• What this task involves
How many lines of the material below contain the string "before"? Answer with the number and nothing else.

• Supplied information
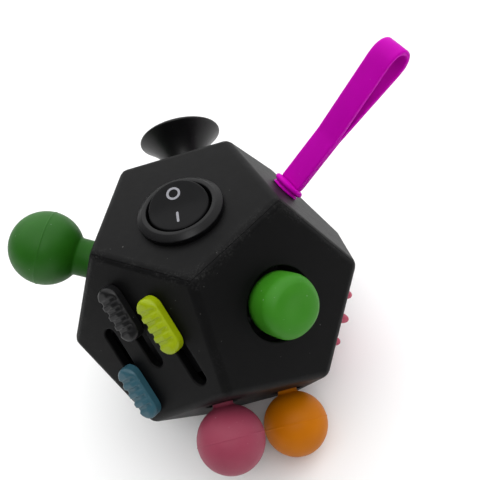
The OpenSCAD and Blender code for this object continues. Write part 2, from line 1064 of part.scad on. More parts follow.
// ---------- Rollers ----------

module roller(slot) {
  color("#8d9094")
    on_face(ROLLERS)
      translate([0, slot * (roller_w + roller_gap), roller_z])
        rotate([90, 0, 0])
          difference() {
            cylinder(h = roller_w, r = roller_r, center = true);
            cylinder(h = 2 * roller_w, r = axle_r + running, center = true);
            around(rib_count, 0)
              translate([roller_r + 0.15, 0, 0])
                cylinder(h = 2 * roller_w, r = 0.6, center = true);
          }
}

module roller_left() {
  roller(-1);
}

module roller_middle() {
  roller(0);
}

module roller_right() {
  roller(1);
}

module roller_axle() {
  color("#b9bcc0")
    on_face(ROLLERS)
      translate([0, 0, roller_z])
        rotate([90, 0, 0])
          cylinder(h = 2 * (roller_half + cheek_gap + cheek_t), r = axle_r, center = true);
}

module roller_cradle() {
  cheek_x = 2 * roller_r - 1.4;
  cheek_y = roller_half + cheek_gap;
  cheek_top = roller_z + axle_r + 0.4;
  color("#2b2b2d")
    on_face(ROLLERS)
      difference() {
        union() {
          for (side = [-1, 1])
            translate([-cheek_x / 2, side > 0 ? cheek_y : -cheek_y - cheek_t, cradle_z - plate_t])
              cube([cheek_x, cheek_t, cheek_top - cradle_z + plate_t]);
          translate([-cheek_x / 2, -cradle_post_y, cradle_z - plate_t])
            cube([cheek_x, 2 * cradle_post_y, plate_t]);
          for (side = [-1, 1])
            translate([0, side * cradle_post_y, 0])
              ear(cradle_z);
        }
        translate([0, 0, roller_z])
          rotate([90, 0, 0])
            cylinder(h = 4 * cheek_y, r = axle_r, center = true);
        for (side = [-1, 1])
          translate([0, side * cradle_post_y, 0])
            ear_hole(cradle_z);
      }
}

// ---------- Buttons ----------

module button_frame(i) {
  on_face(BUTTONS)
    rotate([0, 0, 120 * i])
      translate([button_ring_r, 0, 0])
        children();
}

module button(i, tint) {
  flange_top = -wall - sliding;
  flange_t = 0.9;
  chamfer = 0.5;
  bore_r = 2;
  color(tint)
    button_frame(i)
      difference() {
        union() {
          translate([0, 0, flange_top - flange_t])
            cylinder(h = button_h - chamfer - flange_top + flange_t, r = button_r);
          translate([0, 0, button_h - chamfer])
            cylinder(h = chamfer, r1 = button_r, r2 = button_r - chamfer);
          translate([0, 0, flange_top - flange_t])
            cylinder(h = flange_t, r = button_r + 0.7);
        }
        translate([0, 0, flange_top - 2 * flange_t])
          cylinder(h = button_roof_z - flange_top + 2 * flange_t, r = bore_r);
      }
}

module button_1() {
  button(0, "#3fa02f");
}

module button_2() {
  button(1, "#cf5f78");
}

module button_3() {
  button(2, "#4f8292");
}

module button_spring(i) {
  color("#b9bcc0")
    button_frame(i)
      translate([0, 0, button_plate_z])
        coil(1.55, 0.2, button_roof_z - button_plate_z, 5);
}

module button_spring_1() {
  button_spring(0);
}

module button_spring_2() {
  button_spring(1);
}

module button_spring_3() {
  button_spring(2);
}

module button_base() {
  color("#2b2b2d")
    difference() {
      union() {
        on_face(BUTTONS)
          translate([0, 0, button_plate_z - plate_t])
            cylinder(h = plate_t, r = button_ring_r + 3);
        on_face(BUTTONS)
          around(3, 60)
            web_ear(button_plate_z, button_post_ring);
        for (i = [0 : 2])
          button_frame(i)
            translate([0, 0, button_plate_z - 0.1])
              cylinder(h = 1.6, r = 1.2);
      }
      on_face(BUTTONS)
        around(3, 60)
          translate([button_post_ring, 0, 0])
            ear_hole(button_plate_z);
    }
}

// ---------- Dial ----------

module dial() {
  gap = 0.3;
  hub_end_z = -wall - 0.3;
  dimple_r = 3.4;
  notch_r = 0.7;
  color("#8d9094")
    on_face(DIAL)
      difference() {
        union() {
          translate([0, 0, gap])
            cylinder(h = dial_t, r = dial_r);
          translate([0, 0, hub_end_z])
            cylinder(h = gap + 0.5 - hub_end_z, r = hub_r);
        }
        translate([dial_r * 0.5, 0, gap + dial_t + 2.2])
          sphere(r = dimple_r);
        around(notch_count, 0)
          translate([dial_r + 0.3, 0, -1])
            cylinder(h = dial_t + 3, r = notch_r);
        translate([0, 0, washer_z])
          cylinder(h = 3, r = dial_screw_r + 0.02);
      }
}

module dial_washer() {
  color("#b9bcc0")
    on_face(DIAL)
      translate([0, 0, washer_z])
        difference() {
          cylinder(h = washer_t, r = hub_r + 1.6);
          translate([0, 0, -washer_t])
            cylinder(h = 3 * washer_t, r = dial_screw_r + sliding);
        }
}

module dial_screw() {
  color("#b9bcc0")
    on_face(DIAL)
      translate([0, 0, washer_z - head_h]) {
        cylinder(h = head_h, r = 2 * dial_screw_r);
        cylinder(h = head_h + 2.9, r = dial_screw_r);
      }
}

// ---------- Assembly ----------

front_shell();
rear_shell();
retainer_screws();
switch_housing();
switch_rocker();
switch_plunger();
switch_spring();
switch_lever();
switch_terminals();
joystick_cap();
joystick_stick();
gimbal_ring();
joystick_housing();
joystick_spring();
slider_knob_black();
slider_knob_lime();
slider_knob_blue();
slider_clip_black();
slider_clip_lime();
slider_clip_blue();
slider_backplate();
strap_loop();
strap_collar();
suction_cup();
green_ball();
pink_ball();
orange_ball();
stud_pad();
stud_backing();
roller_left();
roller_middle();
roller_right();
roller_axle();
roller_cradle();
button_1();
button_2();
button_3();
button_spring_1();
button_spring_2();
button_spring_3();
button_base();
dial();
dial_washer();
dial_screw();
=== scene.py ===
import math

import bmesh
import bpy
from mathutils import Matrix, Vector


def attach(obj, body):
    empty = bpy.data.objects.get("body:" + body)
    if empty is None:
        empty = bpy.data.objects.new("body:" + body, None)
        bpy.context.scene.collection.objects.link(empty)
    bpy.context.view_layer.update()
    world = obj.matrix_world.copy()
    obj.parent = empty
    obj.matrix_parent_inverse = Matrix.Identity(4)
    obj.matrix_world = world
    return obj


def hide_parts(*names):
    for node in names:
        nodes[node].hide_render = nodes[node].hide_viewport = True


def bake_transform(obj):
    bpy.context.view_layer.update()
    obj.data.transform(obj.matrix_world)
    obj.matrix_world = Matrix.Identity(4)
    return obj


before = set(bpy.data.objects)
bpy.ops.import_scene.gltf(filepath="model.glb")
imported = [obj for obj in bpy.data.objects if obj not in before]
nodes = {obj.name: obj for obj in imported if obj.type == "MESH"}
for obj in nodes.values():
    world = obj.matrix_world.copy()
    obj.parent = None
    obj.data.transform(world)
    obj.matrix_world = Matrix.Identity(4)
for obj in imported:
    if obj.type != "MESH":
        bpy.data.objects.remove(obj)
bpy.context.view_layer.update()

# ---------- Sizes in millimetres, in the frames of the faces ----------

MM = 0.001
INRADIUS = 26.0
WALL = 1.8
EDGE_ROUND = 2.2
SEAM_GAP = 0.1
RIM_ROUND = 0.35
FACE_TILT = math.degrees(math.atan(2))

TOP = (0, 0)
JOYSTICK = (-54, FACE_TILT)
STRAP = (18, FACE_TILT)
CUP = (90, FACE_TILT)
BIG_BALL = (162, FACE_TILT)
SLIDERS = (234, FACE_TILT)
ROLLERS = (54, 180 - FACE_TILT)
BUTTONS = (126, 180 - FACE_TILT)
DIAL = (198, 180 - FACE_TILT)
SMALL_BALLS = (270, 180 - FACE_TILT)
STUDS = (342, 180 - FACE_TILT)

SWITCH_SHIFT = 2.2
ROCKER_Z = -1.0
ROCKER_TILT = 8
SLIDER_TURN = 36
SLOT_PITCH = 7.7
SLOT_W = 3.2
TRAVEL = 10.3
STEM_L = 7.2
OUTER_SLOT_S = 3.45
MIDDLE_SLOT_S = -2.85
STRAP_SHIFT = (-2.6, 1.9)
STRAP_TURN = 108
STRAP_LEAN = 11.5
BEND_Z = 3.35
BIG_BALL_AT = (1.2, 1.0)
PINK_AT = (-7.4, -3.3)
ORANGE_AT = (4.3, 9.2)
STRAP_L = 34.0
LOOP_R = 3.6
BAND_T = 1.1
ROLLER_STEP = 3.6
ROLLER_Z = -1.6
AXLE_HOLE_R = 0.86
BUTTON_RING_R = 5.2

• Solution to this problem
2